The finished cardboard city sits like proof of a long day of play, yet the little green gator’s story keeps moving after the build is done. This expansion starts right after the original narrative ends. The gator and their friends are still riding the high of what they made when a new kid shows up. He is a pig who calls himself Darklord, and he treats the playground like territory meant to be taken.
He declares the city part of his world domination plan and steps into the friend group’s space with a challenge. The gator takes the bait and follows him into the mouth of a nearby cave, trading the bright, open islands for a tighter underground maze.

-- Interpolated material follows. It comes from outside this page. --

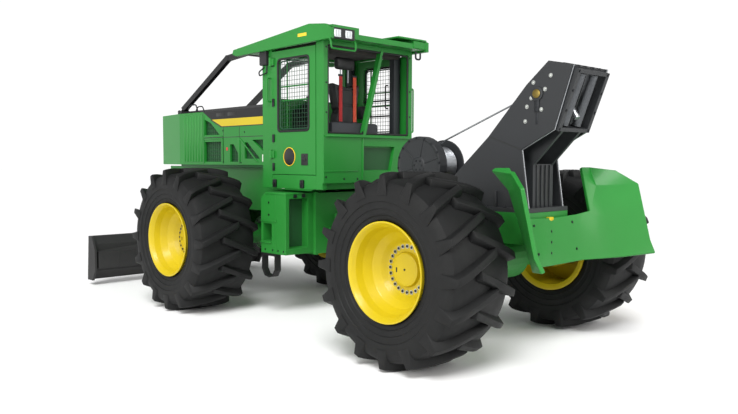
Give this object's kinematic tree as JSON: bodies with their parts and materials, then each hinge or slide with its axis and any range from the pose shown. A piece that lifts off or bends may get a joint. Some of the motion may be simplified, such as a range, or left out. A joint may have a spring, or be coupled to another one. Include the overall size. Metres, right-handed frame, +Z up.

The conflict stays playful in tone. It captures the way kids invent a fresh problem to keep a game alive once the first objective is complete. The palette shifts from the overworld’s bright greens to dimmer, warmer underground colors that feel cozy instead of threatening. The expansion plays like the next phase of an afternoon of pretend, with low stakes tied to exploration, small discoveries, and the shifting social rules inside a group of kids.
The Physicality of the Underground and the Logic of Landmarks
The underground is split into four regions, and each one shapes play through clear visual and structural differences. Great Roots leans on towering wooden forms and candlelight that flickers against the walls. Calcite Caves turn harsher, with metallic walkways and sharp stone geometry. The Mines introduce wooden rails and a toy-sized industrial mood. The Lighthouse works as the shared hub where every new acquaintance gathers and where the expansion’s growing cast keeps circling back.
Each region has a strong visual identity that helps with orientation, and the interface removes traditional navigation tools. The game runs without a map, compass, or mission checklist, so direction comes from the world itself. Routes reveal themselves through details like the curl of roots, the direction of mine tracks, or the way a corridor opens into a new pocket of space. Progress depends on learning landmarks and building a mental layout you can return to later.
Connections back to the surface come through waterfalls that hide passages, and those links make the underground and overworld feel like parts of one large playground. Early on, the absence of explicit guidance can feel demanding, since the game asks for attention and memory. Over time, that friction encourages slower observation.
You start reading the slope of a cave wall, the placement of a specific lantern, and the shape of a climbable route. The vertical design raises the challenge further, since the next step often sits above you and the best clue is found by looking up. Without a menu-based record of objectives, your own recall becomes the main tool for staying oriented, and that supports the feeling of being a kid deep in a sprawling game.
The Star Charm System and the Evolution of Motion
Movement gets a full rework through the star charm system. Charms attach to new weapons and tools, and each one grants a technical ability that the gator did not have before. A pickaxe unlocks a spinning move used to smash cardboard barriers that block paths. A bubble wand gives a hover move that lets the gator float across wide gaps. A battering ram adds a dash for quick bursts of speed.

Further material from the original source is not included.